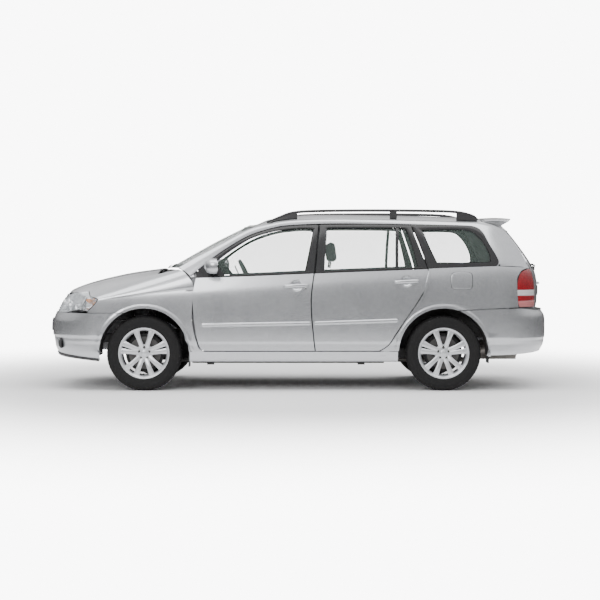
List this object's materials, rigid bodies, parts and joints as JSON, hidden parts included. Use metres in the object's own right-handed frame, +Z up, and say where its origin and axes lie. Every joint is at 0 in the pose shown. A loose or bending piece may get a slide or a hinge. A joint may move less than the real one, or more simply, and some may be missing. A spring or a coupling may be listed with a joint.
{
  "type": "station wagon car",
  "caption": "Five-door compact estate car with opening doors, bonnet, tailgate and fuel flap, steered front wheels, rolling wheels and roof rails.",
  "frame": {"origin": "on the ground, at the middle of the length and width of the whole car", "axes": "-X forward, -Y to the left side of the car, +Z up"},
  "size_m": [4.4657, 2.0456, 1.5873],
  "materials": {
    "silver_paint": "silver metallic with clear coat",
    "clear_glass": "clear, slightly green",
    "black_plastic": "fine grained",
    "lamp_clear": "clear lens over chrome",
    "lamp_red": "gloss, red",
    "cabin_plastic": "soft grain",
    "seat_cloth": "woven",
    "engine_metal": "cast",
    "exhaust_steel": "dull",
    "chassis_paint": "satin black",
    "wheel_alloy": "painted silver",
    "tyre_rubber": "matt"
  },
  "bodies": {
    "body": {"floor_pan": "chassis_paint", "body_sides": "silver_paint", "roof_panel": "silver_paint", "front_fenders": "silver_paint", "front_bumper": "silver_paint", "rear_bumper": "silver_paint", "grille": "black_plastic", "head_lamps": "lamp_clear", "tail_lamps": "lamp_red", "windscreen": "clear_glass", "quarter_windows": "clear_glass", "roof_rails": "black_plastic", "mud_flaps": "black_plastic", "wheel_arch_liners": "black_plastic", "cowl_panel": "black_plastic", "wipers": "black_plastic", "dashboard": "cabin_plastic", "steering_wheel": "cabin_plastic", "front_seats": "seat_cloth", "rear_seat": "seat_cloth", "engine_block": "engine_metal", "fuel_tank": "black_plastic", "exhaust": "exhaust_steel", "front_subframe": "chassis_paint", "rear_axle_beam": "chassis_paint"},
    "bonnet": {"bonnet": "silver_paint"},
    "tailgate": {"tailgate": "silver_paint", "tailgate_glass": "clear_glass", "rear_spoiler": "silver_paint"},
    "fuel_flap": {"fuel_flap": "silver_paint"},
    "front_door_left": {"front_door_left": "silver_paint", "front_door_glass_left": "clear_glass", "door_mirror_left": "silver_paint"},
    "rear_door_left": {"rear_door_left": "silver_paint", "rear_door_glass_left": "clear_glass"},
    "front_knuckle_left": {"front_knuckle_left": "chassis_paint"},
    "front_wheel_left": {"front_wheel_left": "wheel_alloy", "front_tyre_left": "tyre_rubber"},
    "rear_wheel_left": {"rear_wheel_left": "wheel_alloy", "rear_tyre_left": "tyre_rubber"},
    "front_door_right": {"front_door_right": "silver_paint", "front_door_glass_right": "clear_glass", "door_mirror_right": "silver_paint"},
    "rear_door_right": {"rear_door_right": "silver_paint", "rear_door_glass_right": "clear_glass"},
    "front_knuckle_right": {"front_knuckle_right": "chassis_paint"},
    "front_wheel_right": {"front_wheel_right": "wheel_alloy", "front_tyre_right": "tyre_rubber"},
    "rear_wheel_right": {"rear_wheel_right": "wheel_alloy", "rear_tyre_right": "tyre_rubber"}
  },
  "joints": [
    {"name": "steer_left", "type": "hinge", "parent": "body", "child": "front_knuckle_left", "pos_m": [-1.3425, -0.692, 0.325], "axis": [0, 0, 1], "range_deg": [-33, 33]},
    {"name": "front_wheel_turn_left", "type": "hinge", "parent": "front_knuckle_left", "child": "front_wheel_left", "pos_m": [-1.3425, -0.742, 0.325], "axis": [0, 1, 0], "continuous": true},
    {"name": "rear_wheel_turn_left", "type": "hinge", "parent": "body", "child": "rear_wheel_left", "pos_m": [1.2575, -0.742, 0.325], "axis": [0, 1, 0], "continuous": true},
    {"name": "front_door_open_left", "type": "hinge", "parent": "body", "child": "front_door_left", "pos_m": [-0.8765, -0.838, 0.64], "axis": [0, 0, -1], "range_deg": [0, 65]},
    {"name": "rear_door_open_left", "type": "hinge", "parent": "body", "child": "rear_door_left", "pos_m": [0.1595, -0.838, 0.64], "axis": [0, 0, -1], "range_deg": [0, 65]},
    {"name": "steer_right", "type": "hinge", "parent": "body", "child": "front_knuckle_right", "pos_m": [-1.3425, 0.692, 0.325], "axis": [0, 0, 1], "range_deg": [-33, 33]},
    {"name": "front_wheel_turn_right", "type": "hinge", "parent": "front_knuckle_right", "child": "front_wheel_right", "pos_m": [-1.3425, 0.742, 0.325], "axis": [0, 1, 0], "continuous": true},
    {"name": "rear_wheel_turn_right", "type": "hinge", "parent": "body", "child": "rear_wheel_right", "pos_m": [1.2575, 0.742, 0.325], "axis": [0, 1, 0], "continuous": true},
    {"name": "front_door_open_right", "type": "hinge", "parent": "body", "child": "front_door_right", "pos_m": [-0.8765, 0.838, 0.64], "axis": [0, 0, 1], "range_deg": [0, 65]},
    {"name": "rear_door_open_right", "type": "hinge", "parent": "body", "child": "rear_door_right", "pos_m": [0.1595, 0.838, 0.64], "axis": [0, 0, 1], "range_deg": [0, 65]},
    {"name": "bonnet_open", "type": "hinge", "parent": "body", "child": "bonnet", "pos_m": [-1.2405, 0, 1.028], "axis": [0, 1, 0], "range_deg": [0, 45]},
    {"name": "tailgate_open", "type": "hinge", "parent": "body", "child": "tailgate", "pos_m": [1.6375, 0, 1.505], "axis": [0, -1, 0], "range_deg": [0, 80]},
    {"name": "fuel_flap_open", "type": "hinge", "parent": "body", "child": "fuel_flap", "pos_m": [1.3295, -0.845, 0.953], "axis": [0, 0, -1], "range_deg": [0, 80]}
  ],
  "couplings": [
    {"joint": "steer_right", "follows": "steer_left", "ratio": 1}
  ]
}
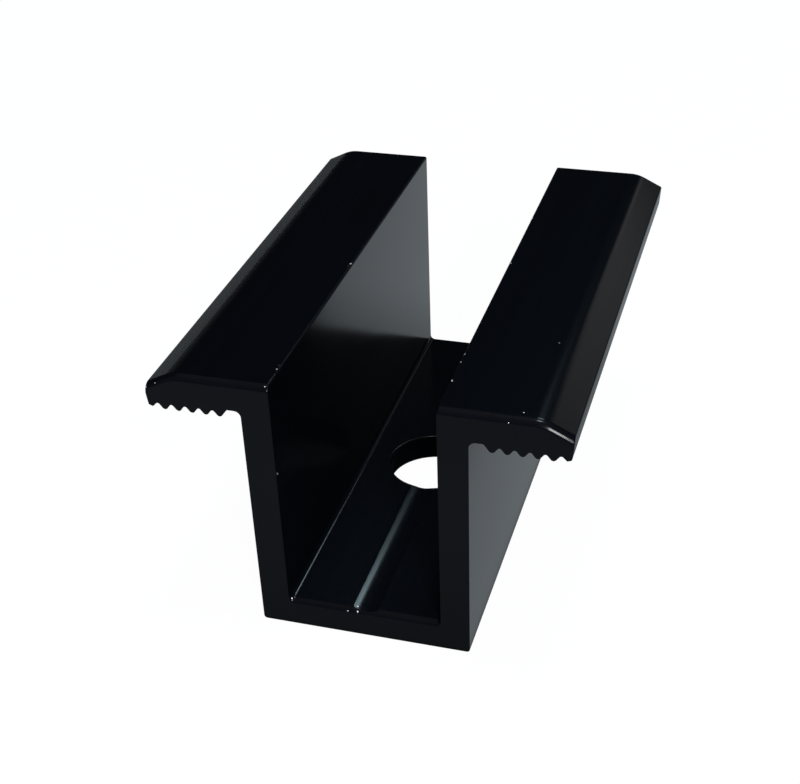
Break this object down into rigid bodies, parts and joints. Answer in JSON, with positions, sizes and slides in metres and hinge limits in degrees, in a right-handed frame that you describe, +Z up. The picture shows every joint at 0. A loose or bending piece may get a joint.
---
** The request **
Across all the entries, count the lines that contain the word "materials" and give the number by itself.

** Task solution **
2